Last Flag launched on 14 April 2026 as a multiplayer shooter and currently holds a Mostly Positive rating on Steam, drawn from 475 user reviews. On Steam’s scale, Mostly Positive places the game in the band where roughly seven to eight in every ten reviews are favourable, marking a release that landed well with the players who bought it.

The sentiment, though, sits against a modest review total. A count of 475 reviews points to a small launch audience for a game built around online multiplayer, and a multiplayer shooter depends on a steady concurrent population far more than on review sentiment alone. Empty lobbies and long matchmaking queues weigh on player retention regardless of how positively the game scores, and a thin launch crowd makes that problem harder to climb out of.

That gap between a warm reception and a small audience runs through the whole situation at Night Street. Last Flag was not rejected on quality, which leaves the financial result, not the design, as the reason the studio reached for redundancies barely a month after release. For an indie team launching a single online title, a positive but quiet debut is one of the harder outcomes to recover from.

The 1 May Blog Post And A Falling Player Count

Night Street had signalled trouble before the layoffs were confirmed. In a blog post published on 1 May, just over two weeks after launch, the team said Last Flag’s player count was not where it needed to be to support additional development beyond the patches already planned.

That post drew a line under how far the studio could take the game on its launch performance alone. Rather than promising an open-ended content pipeline, Night Street tied any work past the immediate patches to a recovery in the player base that had not arrived. The redundancies followed within weeks, turning the blog post’s caution into a confirmed reduction in headcount. The wording also set expectations for players, making clear that the support roadmap would be finite rather than the rolling content cycle that live multiplayer games often promise at launch.

The timeline is tight. Last Flag launched on 14 April, the player count warning came on 1 May, and the layoffs were confirmed in the weeks after, all inside the game’s first two months on sale. For a debut release, it left Night Street very little runway between launch and the decision to cut staff, and almost no time for a marketing push or seasonal content to turn the population around.

Night Street Joins A Wider Wave Of 2026 Layoffs

The cuts at Night Street Games land in a month already crowded with job losses across the games industry. Night Street joins a growing list of studios that have announced layoffs or closures through May 2026, a list that also includes Metacore, 2K and MercurySteam.
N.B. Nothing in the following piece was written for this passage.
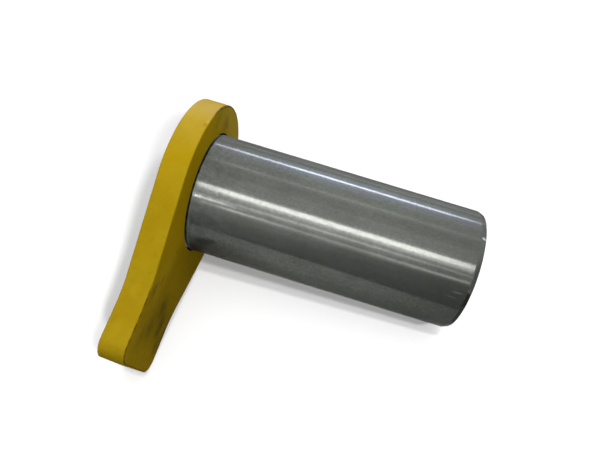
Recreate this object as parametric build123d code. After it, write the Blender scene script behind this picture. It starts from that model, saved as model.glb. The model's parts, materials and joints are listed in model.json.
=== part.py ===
from build123d import *
import os
from math import acos, asin, atan2, cos, degrees, hypot, pi, radians, sin, tan

# Flagged linkage pin of an excavator, in millimetres, with +Z up.
# A round pin stands through a keyhole-shaped flag plate and is welded to its outer face.
# The origin is the pin's axis at the plate's inner face. The pin points to +X and the plate's
# tail to -Y. The part lies on a floor as it comes to rest, on the head of the plate, the corner
# of the tail and the free end of the pin, so the pin runs slightly downhill.

# Pin
PIN_DIAMETER = 100.0
PIN_REACH = 221.0  # inner face of the plate to the free end
LEAD_IN_LENGTH = 4.0  # chamfer at the free end, along the axis
LEAD_IN_DEPTH = 1.5  # and on the radius
SEAT_RELIEF = 1.0  # the seat in the plate is turned this much under the journal, on the radius

# Lathe centres in both ends of the pin
CENTRE_MOUTH_DIAMETER = 13.2
CENTRE_PILOT_DIAMETER = 6.3
CENTRE_PILOT_DEPTH = 5.0  # straight part below the cone
CENTRE_CONE_ANGLE = 60.0
DRILL_POINT_ANGLE = 118.0

# Flag plate
PLATE_THICKNESS = 20.0
HEAD_RADIUS = 74.0
TAIL_REACH = 152.0  # pin axis to the end of the tail
TAIL_WIDTH = 78.0
TAIL_SIDE_LENGTH = 47.0  # from the sharp corner of the neck to the end of the tail
TAIL_CORNER_RADIUS = 13.0
NECK_RADIUS = 65.0
EDGE_RADIUS = 1.0  # break along the outline, at both faces
BORE_CLEARANCE = 0.1  # around the pin's seat, on the radius
BORE_MOUTH_GAP = 3.2  # around the journal at the inner face, where the bore is chamfered

# Weld in the groove between the pin and the plate's outer face
WELD_GROOVE_DEPTH = 6.0
WELD_CROWN = 1.5

journal_radius = PIN_DIAMETER / 2
seat_radius = journal_radius - SEAT_RELIEF
bore_radius = seat_radius + BORE_CLEARANCE
mouth_radius = journal_radius + BORE_MOUTH_GAP
tail_half_width = TAIL_WIDTH / 2
neck_corner = TAIL_REACH - TAIL_SIDE_LENGTH
journal_end = PIN_REACH - LEAD_IN_LENGTH
outer_face = -PLATE_THICKNESS
groove_root = outer_face + WELD_GROOVE_DEPTH


def turned(*corners):
    """Solid of revolution about the pin's axis, from (distance along it, radius) corners."""
    return revolve(Plane.XZ * make_face(Polyline(*corners, close=True)), Axis.X)


def lathe_centre():
    """Conical centre hole with its mouth at the origin, sunk toward -X."""
    mouth = CENTRE_MOUTH_DIAMETER / 2
    pilot = CENTRE_PILOT_DIAMETER / 2
    cone_depth = (mouth - pilot) / tan(radians(CENTRE_CONE_ANGLE / 2))
    pilot_depth = cone_depth + CENTRE_PILOT_DEPTH
    point_depth = pilot_depth + pilot / tan(radians(DRILL_POINT_ANGLE / 2))
    return turned((0, 0), (0, mouth), (-cone_depth, pilot), (-pilot_depth, pilot), (-point_depth, 0))


def pin_shaft():
    """Turned pin: its half of the weld groove, the seat, the ground journal and the lead-in."""
    shaft = turned(
        (outer_face, 0),
        (outer_face, seat_radius - WELD_GROOVE_DEPTH),
        (groove_root, seat_radius),
        (0, seat_radius),
        (0, journal_radius),
        (journal_end, journal_radius),
        (PIN_REACH, journal_radius - LEAD_IN_DEPTH),
        (PIN_REACH, 0),
    )
    free_centre = Pos(X=PIN_REACH) * lathe_centre()
    plate_centre = Pos(X=outer_face) * Rot(Z=180) * lathe_centre()
    return shaft - free_centre - plate_centre


def plate_outline():
    """Keyhole profile, with the pin's axis at its origin and the tail along its own +X.

    The flanks leave the round head as tangents from the sharp corners of the neck, where they
    blend into the parallel sides of the tail.
    """
    corner_angle = atan2(tail_half_width, neck_corner)
    tangent_angle = corner_angle + acos(HEAD_RADIUS / hypot(neck_corner, tail_half_width))
    flank_x = HEAD_RADIUS * cos(tangent_angle)
    flank_y = HEAD_RADIUS * sin(tangent_angle)
    flank_slope = pi / 2 - tangent_angle
    blend_room = TAIL_SIDE_LENGTH - TAIL_CORNER_RADIUS - EDGE_RADIUS
    widest_blend = blend_room / tan(flank_slope / 2)
    with BuildSketch() as outline:
        with BuildLine():
            ThreePointArc((flank_x, flank_y), (-HEAD_RADIUS, 0), (flank_x, -flank_y))
            Polyline(
                (flank_x, -flank_y),
                (neck_corner, -tail_half_width),
                (TAIL_REACH, -tail_half_width),
                (TAIL_REACH, tail_half_width),
                (neck_corner, tail_half_width),
                (flank_x, flank_y),
            )
        make_face()
        neck_corners = outline.vertices().group_by(Axis.X)[-2]
        fillet(neck_corners, min(NECK_RADIUS, widest_blend))
        tail_corners = outline.vertices().group_by(Axis.X)[-1]
        fillet(tail_corners, TAIL_CORNER_RADIUS)
    return outline.sketch


def tail_droop():
    """Angle below the horizontal of the tail when the head and the tail's corner touch the floor."""
    corner_x = TAIL_REACH - TAIL_CORNER_RADIUS
    corner_y = tail_half_width - TAIL_CORNER_RADIUS
    lean = asin((HEAD_RADIUS - TAIL_CORNER_RADIUS) / hypot(corner_x, corner_y))
    return lean - atan2(corner_y, corner_x)


def pin_dip():
    """Angle below the horizontal of the pin when the plate's edge and its free end touch the floor.

    The floor passes through the bottom of the lead-in chamfer and is tangent to the edge break.
    """
    span = journal_end + EDGE_RADIUS
    drop = HEAD_RADIUS - EDGE_RADIUS - journal_radius
    return atan2(drop, span) + asin(EDGE_RADIUS / hypot(span, drop))


def flag_plate():
    """Plate cut to the keyhole outline, bored for the pin, with its half of the weld groove."""
    droop = tail_droop()
    face_plane = Plane(origin=(0, 0, 0), x_dir=(0, -cos(droop), -sin(droop)), z_dir=(-1, 0, 0))
    blank = extrude(face_plane * plate_outline(), PLATE_THICKNESS)
    blank = fillet(blank.faces().filter_by(Axis.X).edges(), EDGE_RADIUS)
    bore = turned(
        (0, 0),
        (0, mouth_radius),
        (bore_radius - mouth_radius, bore_radius),
        (groove_root, bore_radius),
        (outer_face, bore_radius + WELD_GROOVE_DEPTH),
        (outer_face, 0),
    )
    return blank - bore


def weld_bead():
    """Ring of weld that fills the groove and stands proud of the outer face in a round crown."""
    inner_toe = (outer_face, seat_radius - WELD_GROOVE_DEPTH)
    outer_toe = (outer_face, bore_radius + WELD_GROOVE_DEPTH)
    crown_top = (outer_face - WELD_CROWN, (inner_toe[1] + outer_toe[1]) / 2)
    groove = Polyline(inner_toe, (groove_root, seat_radius), (groove_root, bore_radius), outer_toe)
    crown = ThreePointArc(outer_toe, crown_top, inner_toe)
    return revolve(Plane.XZ * make_face(groove + crown), Axis.X)


os.makedirs("parts", exist_ok=True)
at_rest = Rot(Y=degrees(pin_dip()))
export_step(at_rest * pin_shaft(), "parts/pin_shaft.step")
export_step(at_rest * flag_plate(), "parts/flag_plate.step")
export_step(at_rest * weld_bead(), "parts/weld_bead.step")
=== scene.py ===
import json
import logging
import math
from collections.abc import Mapping, Sequence
from dataclasses import dataclass

import bmesh
import bpy
from mathutils import Matrix, Vector


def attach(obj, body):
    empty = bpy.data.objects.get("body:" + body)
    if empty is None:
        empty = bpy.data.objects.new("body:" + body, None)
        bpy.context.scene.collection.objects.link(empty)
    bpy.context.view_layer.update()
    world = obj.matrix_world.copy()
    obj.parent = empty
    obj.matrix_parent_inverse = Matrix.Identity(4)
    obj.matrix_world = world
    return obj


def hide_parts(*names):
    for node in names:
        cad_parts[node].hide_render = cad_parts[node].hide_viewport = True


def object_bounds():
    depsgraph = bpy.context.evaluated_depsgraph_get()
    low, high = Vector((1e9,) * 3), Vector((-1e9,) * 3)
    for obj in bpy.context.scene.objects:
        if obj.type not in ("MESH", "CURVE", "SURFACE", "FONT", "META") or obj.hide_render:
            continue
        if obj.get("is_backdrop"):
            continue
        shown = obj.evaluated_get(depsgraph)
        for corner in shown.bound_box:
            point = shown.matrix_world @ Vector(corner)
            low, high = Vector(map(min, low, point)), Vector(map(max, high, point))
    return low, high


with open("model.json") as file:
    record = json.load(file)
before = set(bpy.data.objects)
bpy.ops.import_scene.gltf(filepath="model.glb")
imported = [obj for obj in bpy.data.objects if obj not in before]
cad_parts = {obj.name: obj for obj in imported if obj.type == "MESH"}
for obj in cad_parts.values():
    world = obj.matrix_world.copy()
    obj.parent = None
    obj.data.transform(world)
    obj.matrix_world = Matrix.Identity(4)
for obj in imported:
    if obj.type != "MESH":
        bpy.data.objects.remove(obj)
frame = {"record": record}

# A flagged linkage pin of an excavator, lying on a studio floor.
# Lengths are in metres. A point of the part is given along the pin from the plate's inner face,
# along the plate's tail from the pin's axis, and to the tail's upper side.

MM = 0.001
PATTERN_MEAN = 0.5

Triple = tuple[float, float, float]
Colour = Triple
Pair = tuple[float, float]
Stops = Sequence[Pair]
Outline = list[tuple[Vector, Vector]]
Ring = tuple[float, list[Vector]]
log = logging.getLogger("excavator_pin")


def opaque(colour: Colour) -> tuple[float, float, float, float]:
    """Returns the colour with the fourth number that a colour socket wants."""
    return (*colour, 1.0)


@dataclass(frozen=True)
class Bench:
    """The part's own directions in the frame in which it rests on the floor.

    Attributes:
        along: The pin's axis, from the plate to the free end.
        tail: The plate's centre line, from the pin's axis to the end of the tail.
        side: Square to both, towards the tail's upper side.
    """

    along: Vector
    tail: Vector
    side: Vector

    @classmethod
    def from_record(cls, record: Mapping) -> "Bench":
        """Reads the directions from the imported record's mounts.

        Args:
            record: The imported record.

        Returns:
            The part's directions.
        """
        axes = {mount["name"]: Vector(mount["axis"]).normalized() for mount in record["mounts"]}
        along, side = axes["journal"], axes["tail_side_up"]
        return cls(along, along.cross(side), side)

    @property
    def pin_turn(self) -> Matrix:
        """Turns a resting point into the pin's frame: along it, across it and up."""
        across = Vector((0.0, 1.0, 0.0))
        return Matrix((self.along, across, self.along.cross(across)))

    @property
    def plate_turn(self) -> Matrix:
        """Turns a resting point into the plate's frame: along the pin, up the tail and to its side."""
        return Matrix((self.along, -self.tail, self.side))


class Signal:
    """A number that varies over a surface, held as one socket, with Python's operators."""

    def __init__(self, graph: "Graph", socket: bpy.types.NodeSocket) -> None:
        """Wraps a socket.

        Args:
            graph: The node tree's builder.
            socket: An output of one of its nodes.
        """
        self.graph = graph
        self.socket = socket

    def _math(self, operation: str, first: "Signal | float", second: "Signal | float") -> "Signal":
        """Returns a Math node's result for two numbers."""
        return self.graph.signal("ShaderNodeMath", {"operation": operation}, {0: first, 1: second})

    def __add__(self, other: "Signal | float") -> "Signal":
        """Returns the sum."""
        return self._math("ADD", self, other)

    def __radd__(self, other: float) -> "Signal":
        """Returns the sum, with the number on the left."""
        return self._math("ADD", other, self)

    def __sub__(self, other: "Signal | float") -> "Signal":
        """Returns the difference."""
        return self._math("SUBTRACT", self, other)

    def __rsub__(self, other: float) -> "Signal":
        """Returns the difference, with the number on the left."""
        return self._math("SUBTRACT", other, self)

    def __mul__(self, other: "Signal | float") -> "Signal":
        """Returns the product."""
        return self._math("MULTIPLY", self, other)

    def __rmul__(self, other: float) -> "Signal":
        """Returns the product, with the number on the left."""
        return self._math("MULTIPLY", other, self)

    def __truediv__(self, other: "Signal | float") -> "Signal":
        """Returns the quotient."""
        return self._math("DIVIDE", self, other)

    def __neg__(self) -> "Signal":
        """Returns the number with its sign turned."""
        return self._math("MULTIPLY", self, -1.0)

    def larger(self, other: "Signal | float") -> "Signal":
        """Returns the larger of the two numbers."""
        return self._math("MAXIMUM", self, other)

    def smaller(self, other: "Signal | float") -> "Signal":
        """Returns the smaller of the two numbers."""
        return self._math("MINIMUM", self, other)

    def plain(self, operation: str) -> "Signal":
        """Returns a one-number operation of the Math node, such as SINE."""
        return self.graph.signal("ShaderNodeMath", {"operation": operation}, {0: self})

    def rise(self, low: float, high: float) -> "Signal":
        """Returns 0 at low and 1 at high with a smooth rise between, also where low is the larger.

        Args:
            low: The value that gives 0.
            high: The value that gives 1.

        Returns:
            The step.
        """
        settings = {"interpolation_type": "SMOOTHSTEP"}
        if low < high:
            return self.graph.signal("ShaderNodeMapRange", settings, {0: self, 1: low, 2: high})
        return 1.0 - self.graph.signal("ShaderNodeMapRange", settings, {0: self, 1: high, 2: low})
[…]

For Night Street, the parallel is uncomfortable but instructive. Larger and longer-established companies have not been shielded from the same pressures, and a small studio launching a single multiplayer title into that environment carries far less margin for a soft commercial start. A debut release that reviews well but sells modestly leaves almost no room to absorb a shortfall.
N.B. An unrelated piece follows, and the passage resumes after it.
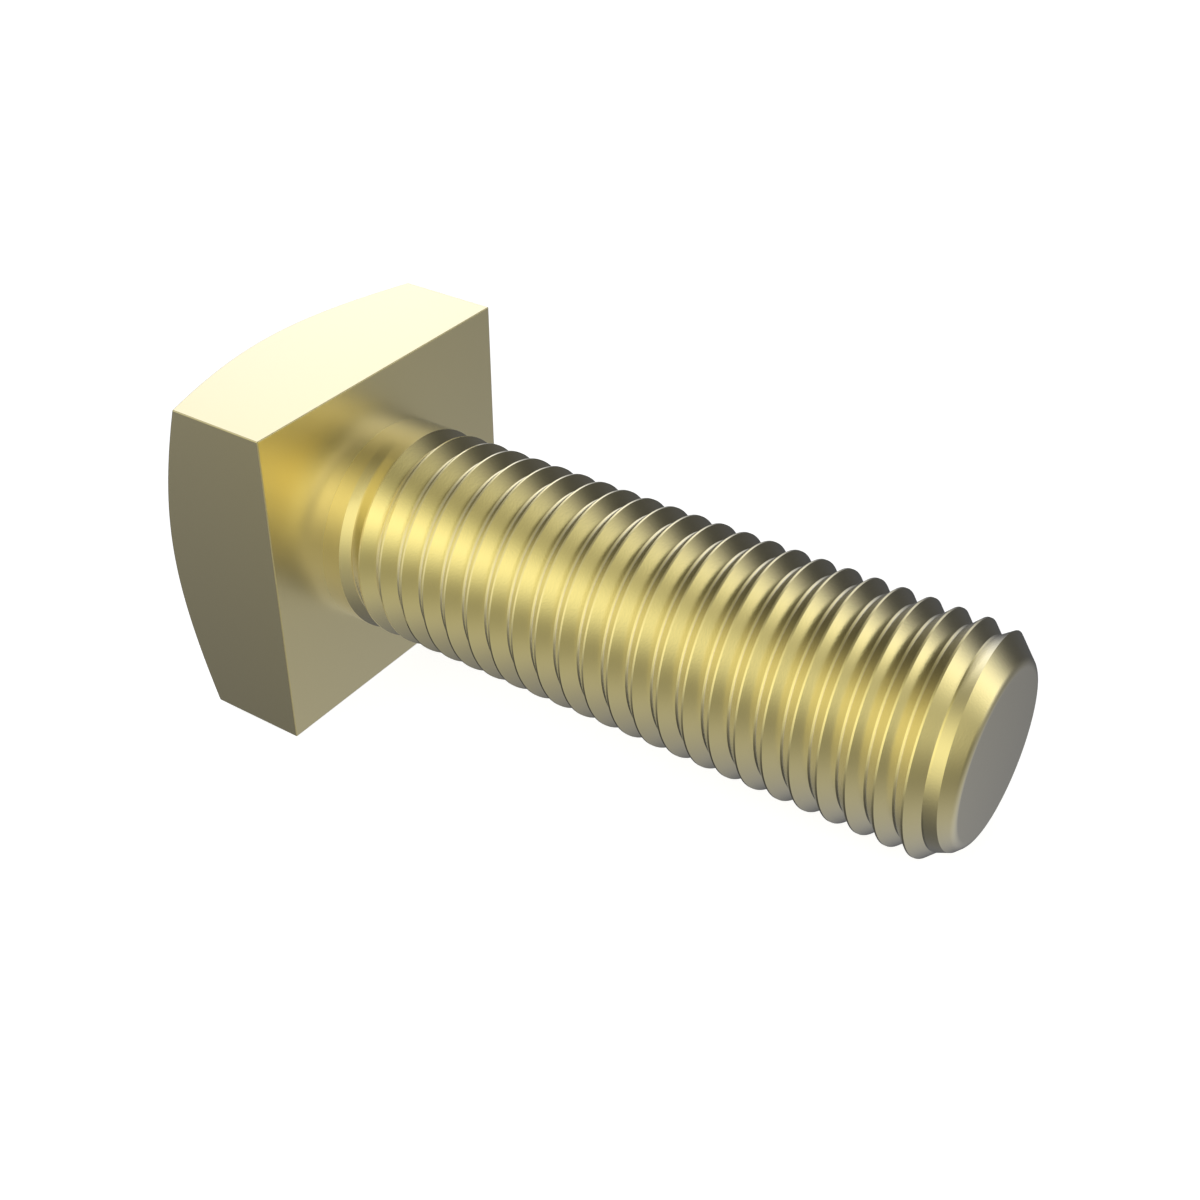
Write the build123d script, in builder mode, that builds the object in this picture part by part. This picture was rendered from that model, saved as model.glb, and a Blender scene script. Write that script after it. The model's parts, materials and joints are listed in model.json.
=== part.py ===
from build123d import *
import math
import os

# A heavy square head bolt, 1 3/8 inch across with 6 threads to the inch, threaded up to its head.
# It is one piece. It is first drawn straight, with its axis along +X, the tip at the far end and
# the bearing face of the head in the YZ plane, and is then laid down as it rests on a table.
# Places along the bolt are distances from the bearing face. Angles round it run from +Y to +Z.

# Head: a square block with flat sides, its top turned to a low cone that leaves a flat circle
across_flats = 55.2
side_height = 22.7
top_circle_diameter = 52.4
head_chamfer_angle = 25.0

# Shank, thread included, and the flat at its point, which is turned to a cone of 45 degrees
thread_diameter = 34.7
shank_length = 106.8
point_diameter = 27.0

# Thread: a right-hand V groove that leaves a narrow flat on the crest
threads_per_inch = 6
thread_depth = 1.8
crest_flat = 0.3

# Where the groove's middle starts, and the part of a turn over which it deepens from nothing
groove_start = 4.57
groove_start_angle = 98.0
run_out_turns = 0.45

# Sizes of the head that follow
half_square = across_flats / 2
top_radius = top_circle_diameter / 2
head_chamfer_slope = math.tan(math.radians(head_chamfer_angle))
head_height = side_height + head_chamfer_slope * (half_square - top_radius)
clear_radius = across_flats

# Sizes of the shank that follow
thread_radius = thread_diameter / 2
root_radius = thread_radius - thread_depth
point_radius = point_diameter / 2
chamfer_start = shank_length - (thread_radius - point_radius)

# Sizes of the groove that follow
pitch = 25.4 / threads_per_inch
mouth_half = (pitch - crest_flat) / 2
flank_slope = mouth_half / thread_depth

# The groove's cutter stands this far out of the metal. Its next turn passes close beside it, so
# this stays a small share of the crest's flat
cutter_rise = crest_flat / 6
cutter_radius = thread_radius + cutter_rise
cutter_half = mouth_half + flank_slope * cutter_rise

# Turns from the start of the groove to where its wall nearer the tip meets the point's cone, and
# to where the groove has left the metal. Between the two, the top of that wall follows the cone,
# so it sinks as fast as the groove advances
turns_to_cone = (chamfer_start - mouth_half - groove_start) / pitch
turns_to_end = turns_to_cone + 1
sunk_wall_radius = root_radius + (thread_depth - pitch) * cutter_half / mouth_half

# The round bar is longer than the shank until its point is turned
bar_length = shank_length + 2 * pitch


def groove_section(turns, bottom_radius, tip_wall_radius):
    """Section of the groove's cutter, on the half plane through the axis after so many turns.

    Its bottom and the top of its wall nearer the tip lie at the radii given.
    """
    angle = math.radians(groove_start_angle + 360 * turns)
    half_plane = Plane(
        origin=(groove_start + pitch * turns, 0, 0),
        x_dir=(1, 0, 0),
        z_dir=(0, -math.sin(angle), math.cos(angle)),
    )
    with BuildSketch(half_plane) as section:
        with BuildLine():
            Polyline(
                (-cutter_half, cutter_radius),
                (0, bottom_radius),
                (cutter_half, tip_wall_radius),
                (cutter_half, cutter_radius + cutter_rise),
                close=True,
            )
        make_face()
    return section.sketch.face()


def groove_cutter(first, last):
    """Cutter for a stretch of the groove, between two sections given as for groove_section."""
    turns = last[0] - first[0]
    start = (groove_start + pitch * first[0], 0, 0)
    helix = Edge.make_helix(pitch, pitch * turns, thread_radius, center=start, normal=(1, 0, 0))
    # A helix about +X starts at +Z
    helix = helix.rotate(Axis.X, groove_start_angle - 90 + 360 * first[0])
    return sweep(
        sections=[groove_section(*first), groove_section(*last)],
        path=helix,
        multisection=True,
        is_frenet=True,
    )


# The run-out at the head, the full groove in stretches of no more than two turns, and the last
# turn, whose wall nearer the tip sinks with the cone
full_turns = turns_to_cone - run_out_turns
stretches = math.ceil(full_turns / 2)
groove_stages = [
    (0, thread_radius + cutter_rise / 2, cutter_radius),
    *[(run_out_turns + full_turns * i / stretches, root_radius, cutter_radius) for i in range(stretches + 1)],
    (turns_to_end, root_radius, sunk_wall_radius),
]
groove_cutters = [groove_cutter(*stretch) for stretch in zip(groove_stages, groove_stages[1:])]

with BuildPart() as straight_bolt:
    # Square head, its corners taken down by the cone round the top circle
    with BuildSketch(Plane.YZ):
        Rectangle(across_flats, across_flats)
    extrude(amount=-head_height)
    with BuildSketch(Plane.XZ):
        with BuildLine():
            Polyline(
                (0, 0),
                (-head_height, 0),
                (-head_height, top_radius),
                (-head_height + head_chamfer_slope * (clear_radius - top_radius), clear_radius),
                (0, clear_radius),
                close=True,
            )
        make_face()
    revolve(axis=Axis.X, mode=Mode.INTERSECT)

    # Round bar
    with BuildSketch(Plane.YZ):
        Circle(thread_radius)
    extrude(amount=bar_length)

    # Thread
    for cutter in groove_cutters:
        add(cutter, mode=Mode.SUBTRACT)

    # Point: everything past the cone and the end face is turned away
    with BuildSketch(Plane.XZ):
        with BuildLine():
            Polyline(
                (chamfer_start - cutter_rise * 2, thread_radius + cutter_rise * 2),
                (shank_length, point_radius),
                (shank_length, 0),
                (bar_length + pitch, 0),
                (bar_length + pitch, thread_radius + cutter_rise * 2),
                close=True,
            )
        make_face()
    revolve(axis=Axis.X, mode=Mode.SUBTRACT)

# The bolt rests on the lower edge of the bearing face and on the last whole crest under the
# shank. Crests pass the underside once in each turn, at the far edge of their flat
first_low_crest = groove_start + pitch * (270 - groove_start_angle) / 360 - mouth_half
whole_crests = math.floor((chamfer_start - first_low_crest) / pitch)
resting_crest = first_low_crest + pitch * whole_crests
tilt = math.atan((half_square - thread_radius) / resting_crest)

# Half way between the two ends of the tilted bolt, which are the rim of the top circle at its
# lowest and the rim of the end face at its highest
head_end = -head_height * math.cos(tilt) - top_radius * math.sin(tilt)
tip_end = shank_length * math.cos(tilt) + point_radius * math.sin(tilt)
middle = (head_end + tip_end) / 2

# The bolt as it lies: tip down, the table at Z = 0 and the middle of its length at X = 0
with BuildPart() as bolt:
    with Locations((-middle, 0, half_square * math.cos(tilt))):
        add(straight_bolt.part, rotation=(0, math.degrees(tilt), 0))

bolt.part.label = "bolt"
os.makedirs("parts", exist_ok=True)
export_step(bolt.part, "parts/bolt.step")
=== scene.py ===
import json
import math

import bmesh
import bpy
from mathutils import Matrix, Vector


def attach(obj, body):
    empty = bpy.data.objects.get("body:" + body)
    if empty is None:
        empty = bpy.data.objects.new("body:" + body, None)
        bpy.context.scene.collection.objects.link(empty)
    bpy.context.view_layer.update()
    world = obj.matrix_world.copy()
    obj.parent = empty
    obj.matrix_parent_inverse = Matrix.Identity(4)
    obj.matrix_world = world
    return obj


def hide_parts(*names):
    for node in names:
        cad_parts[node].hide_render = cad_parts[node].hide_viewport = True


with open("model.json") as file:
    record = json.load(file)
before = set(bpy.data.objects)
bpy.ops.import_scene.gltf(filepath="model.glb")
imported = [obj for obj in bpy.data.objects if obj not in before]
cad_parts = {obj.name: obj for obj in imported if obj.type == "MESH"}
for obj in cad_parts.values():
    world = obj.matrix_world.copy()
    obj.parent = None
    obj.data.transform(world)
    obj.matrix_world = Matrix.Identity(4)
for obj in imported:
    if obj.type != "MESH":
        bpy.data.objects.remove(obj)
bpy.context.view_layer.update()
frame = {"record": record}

MM = 0.001

# Tolerances: points this near are one, a cut passes through points this near to it, and a point
# this share of a column away from the nearest of the spin's columns is a stray
weld_distance = 0.001 * MM
cut_distance = 0.0001 * MM
stray_share = 0.01

# Head: a square with a low cone of 25 degrees that leaves a flat circle on its top
half_square = 27.6 * MM
side_height = 22.7 * MM
top_radius = 26.2 * MM
cone_slope = math.tan(math.radians(25))
head_height = side_height + cone_slope * (half_square - top_radius)
head_edge = 0.14 * MM
head_edge_segments = 2

# Shank, to the outside of its thread, and its flat point, turned to a cone and rounded at the rim
thread_radius = 17.35 * MM
shank_length = 106.8 * MM
point_radius = 13.5 * MM
point_angle = math.radians(45)
point_rim = 2 * MM
point_rim_steps = 12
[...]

The Imagine Dragons connection gave Night Street a higher profile than most studios of its size, with members of the band among its backers. That profile has not changed the maths facing the team. Last Flag still needs a player base large enough to justify continued investment, and the funding behind the studio does not remove the commercial test the game now has to pass. The redundancies show that even a well-backed indie is held to the same standard as any other release on a crowded storefront.

The Updates Still Planned For Last Flag

Despite the smaller team, Night Street has confirmed that Last Flag will keep receiving content before the studio moves on to new ideas. The team has committed to a defined set of additions built around new modes, maps and player-side options.

  • New contestants joining the existing roster
  • Additional maps for the multiplayer rotation
  • A new game mode
  • New cosmetics
  • The ability for players to host lobbies with custom rules

The custom lobby feature stands out for a multiplayer shooter with a thin population. Letting players set their own rules and run their own matches hands the community a tool to keep games going even when official matchmaking is quiet, which can matter more for retention than new maps for a title fighting to hold its audience.

Night Street has been clear that this content arrives before, not instead of, the studio’s next move. Once the planned updates are out, the 13-strong team intends to begin work on new game ideas, treating Last Flag’s remaining roadmap as the closing chapter of the project rather than an open-ended commitment. Whether those updates can lift Last Flag’s population enough to reshape that plan, or whether Night Street moves on as scheduled, is the question now facing the studio.